This piece originally appeared on CityMetric
Are developers gaming the system to avoid making their fair contribution to affordable housing?
Just as more affordable homes are needed, fewer and fewer are being provided by developers. In 2007-08, 1,560 homes were funded entirely through planning obligations. Since then the totals have significantly declined, and last year, only 300 new affordable homes were funded entirely without grant.
And this is all the more disheartening when you consider that public subsidy for affordable housing has fallen since 2010, making private sector contributions through planning obligations even more important.
Some – including the mayor of London – have expressed concerns that developers are using the “dark arts” to calculate how much money they can contribute to pay for affordable housing, calculations known as “viability assessments”.
I have spoken out against the way some developers appear to be rigging viability assessments to inflate their costs and underestimate the value of the scheme on paper, and then claim there is no money left over for affordable housing. This could be done in the full knowledge that the actual costs and the actual values will be different.

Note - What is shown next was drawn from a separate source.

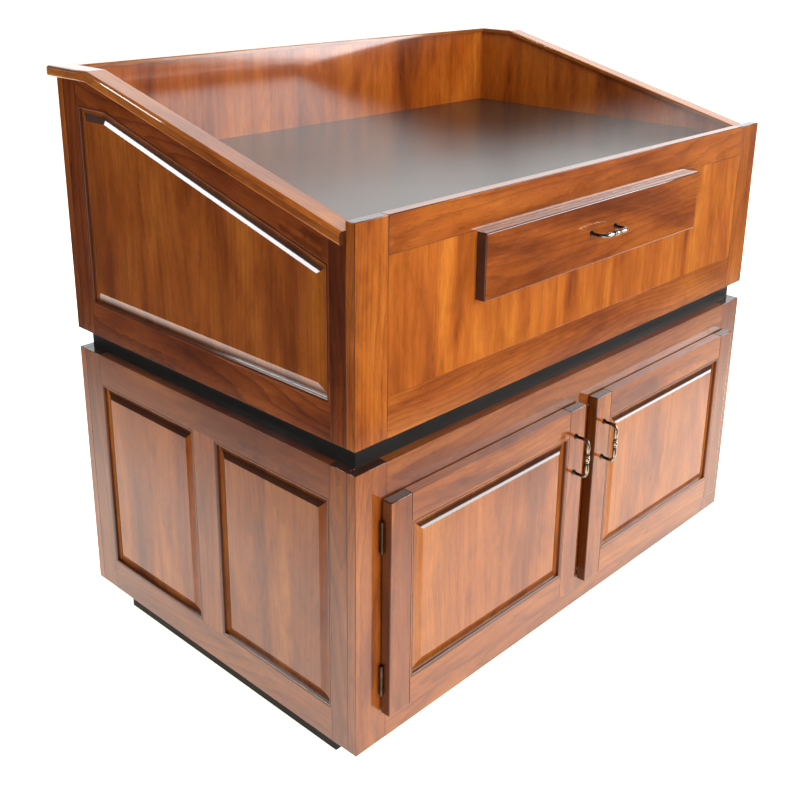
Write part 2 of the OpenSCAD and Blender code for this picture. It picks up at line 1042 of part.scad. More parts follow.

At a meeting last week of the London Assembly Planning Committee, which I chair, we gathered some real insight into the issues from our guests. They cited various factors holding back councils in negotiating for more affordable homes:
The National Planning Policy Framework
We heard time and time again at the meeting that the new system of planning, introduced in 2012, emphasised that the level of “obligations and policy burdens” placed on a development should not threaten its viability. The policy framework and the guidance, taken with other government actions such as giving developers the right to force renegotiation, indicates the policy could be weighted in favour of developers.
But as we heard from guests – the interpretation of this is confused, especially alongside other guidance. The process is saturated with uncertainty.

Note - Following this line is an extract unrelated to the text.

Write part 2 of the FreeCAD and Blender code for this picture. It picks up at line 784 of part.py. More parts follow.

The Mayor’s 20 per cent profit benchmark
The “Three Dragons” model, provided by the mayor for calculating viability, sets a default profit level of 20 per cent on new developments. However, is it appropriate for the mayor to have such a benchmark in this widely used model? And more importantly, what is an “appropriate” profit benchmark for developments anyway?
The price of land is a key issue affecting viability. The flexibility with which affordable housing requirements are applied may have contributed to skyrocketing land values: John Wacher of the London Borough of Islington told us that “almost by definition, the developer that gains the site is the one that has assumed the lowest level of policy compliance with the development plan”. From a developers’ perspective, it is claimed that the easy sites have already been snapped up and the land currently being developed is now much more expensive to build out.
There are also issues about the methodology used to value land. Most developers opt to use “market value” – which generally means that a developer will make the most attractive offer for the land, often based on the expectation of luxury housing with little or no affordable homes. A more appropriate approach might be “existing land use value plus”, which is based on the current use of the land in addition to an increase in value, to provide an incentive to sell the land.
Developing the right skills with limited budgets
London boroughs need highly skilled staff to be able to negotiate effectively with developers. Councils are often outnumbered and out-skilled by developers who use their deep pockets to hire experts.
John Wacher highlighted excellent work boroughs are doing together to improve their skills, but with pressures on council budgets, the recruitment and training environment is challenging.
But how do we solve these problems? Guests and community groups who have developed real expertise in this area presented us with some ideas – from making viability agreements more transparent, lowering the profit benchmark, and providing better information sharing and training of staff.
We also heard that the mayor’s own developments on public land holdings offer a real opportunity to show leadership.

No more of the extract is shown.